-- Start DATA LINES --

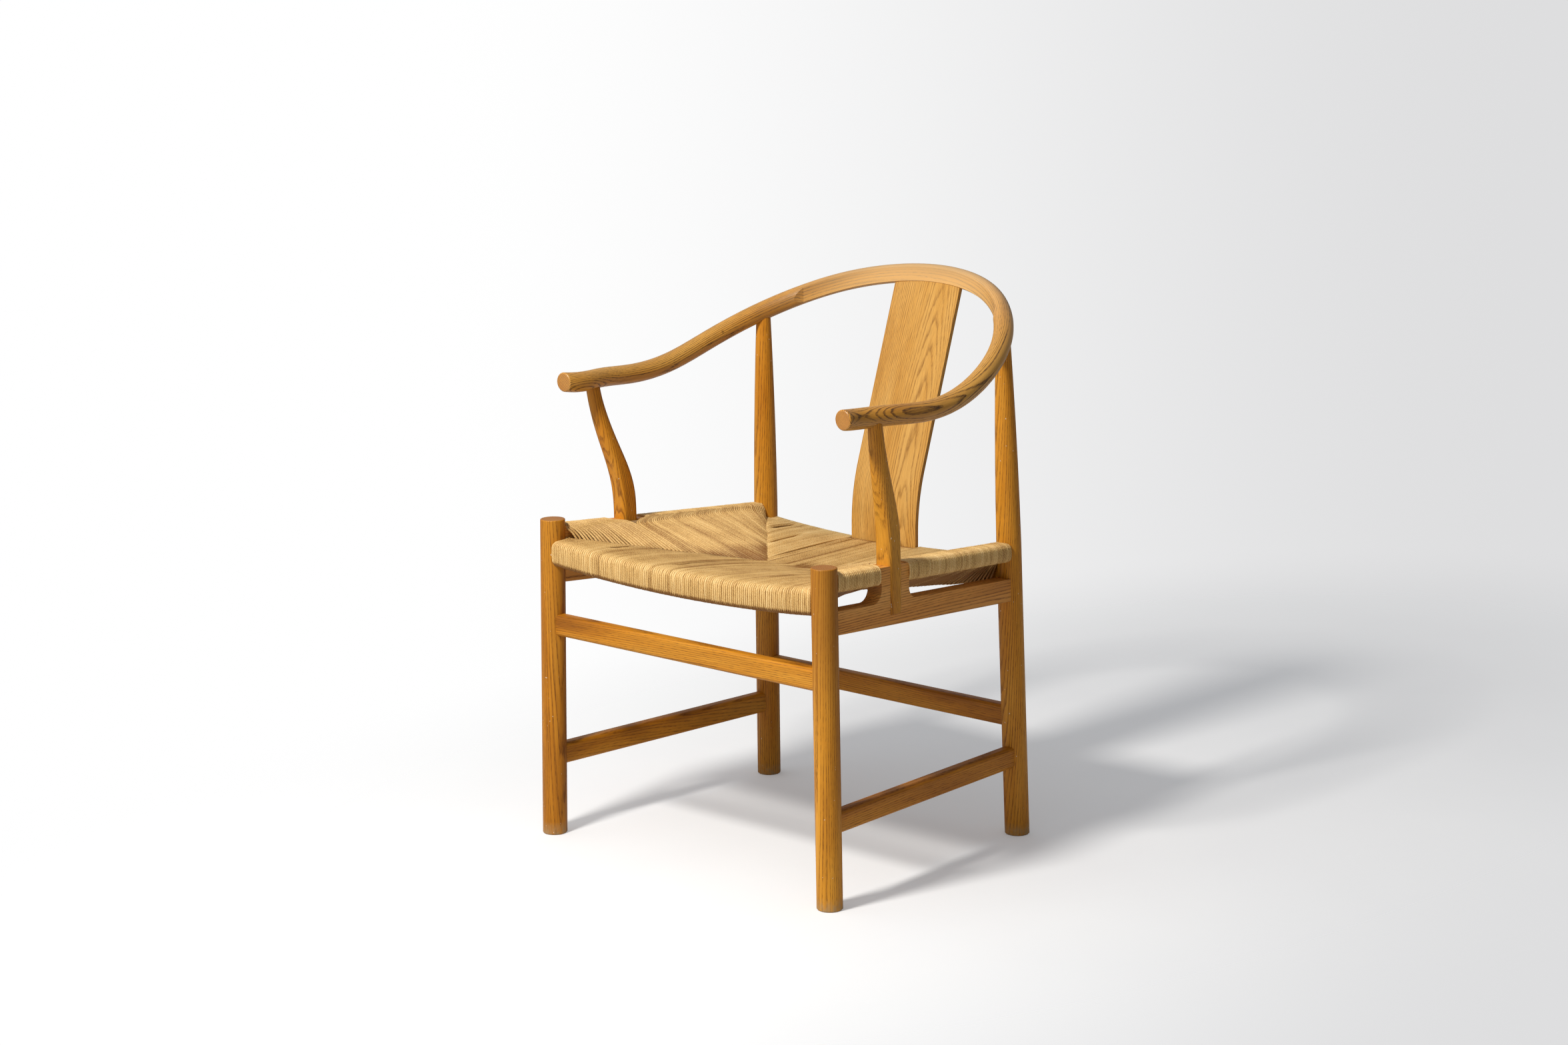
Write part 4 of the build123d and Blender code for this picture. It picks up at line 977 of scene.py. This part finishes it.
# the surround lights the chair from its bright side, and is seen as white that falls off
BRIGHT_SIDE = (-0.70, -0.45, 0.55)
SURROUND_LIGHT = (-1.0, 1.0, 0.02, 0.62)
FALL_OFF_SIDE = (0.735, 0.678, 0)
FALL_OFF = (-0.12, 0.25, 0.0, 1.0)
world = bpy.data.worlds.new("white_surround")
world.use_nodes = True
sky = world.node_tree
sky.nodes.clear()
path = add(sky, "LightPath")
looks = [(0, path, "Is Camera Ray"), (1, path, "Is Transmission Ray")]
clear = add(sky, "Math", looks, operation="MAXIMUM")
heading = add(sky, "TexCoord")
facing = add(
    sky, "VectorMath", [(0, heading, "Generated")], [(1, BRIGHT_SIDE)], operation="DOT_PRODUCT"
)
brightness = add(sky, "MapRange", [(0, facing, "Value")], zip(RANGE, SURROUND_LIGHT))
lit = add(sky, "Background", [("Strength", brightness, 0)], [("Color", linear("#F7FAFF"))])
sideways = add(
    sky, "VectorMath", [(0, heading, "Generated")], [(1, FALL_OFF_SIDE)], operation="DOT_PRODUCT"
)
falling = add(sky, "MapRange", [(0, sideways, "Value")], zip(RANGE, FALL_OFF), **SMOOTH)
seen_colour = add(sky, "ValToRGB", [(0, falling, 0)])
set_stops(seen_colour, ((0.0, "#FFFFFF"), (1.0, "#DEDEDF")))
seen = add(sky, "Background", [(0, seen_colour, 0)], [("Strength", 1.0)])
both = add(sky, "MixShader", [(0, clear, 0), (1, lit, 0), (2, seen, 0)])
add(sky, "OutputWorld", [(0, both, 0)])
bpy.context.scene.world = world

CAMERA_PLACE = (2.8842, -3.18483, 1.3137)
CAMERA_YAW = 42.71
CAMERA_PITCH = 11.265
CAMERA_ROLL = 0.61
CAMERA_LENS = 69.44
camera = bpy.data.objects.new("camera", bpy.data.cameras.new("camera"))
camera.data.lens = CAMERA_LENS
camera.data.sensor_width = 36.0
camera.matrix_world = (
    Matrix.Translation(CAMERA_PLACE)
    @ Matrix.Rotation(math.radians(CAMERA_YAW), 4, "Z")
    @ Matrix.Rotation(math.radians(90 - CAMERA_PITCH), 4, "X")
    @ Matrix.Rotation(math.radians(-CAMERA_ROLL), 4, "Z")
)
bpy.context.scene.collection.objects.link(camera)
bpy.context.scene.camera = camera
bpy.context.scene.view_settings.view_transform = "Standard"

-- End DATA LINES --

• _REQUIRED TASK_: Only a number is needed: how many lines of the material above contain "scene"?

• _COMPLETE RESPONSE_: 5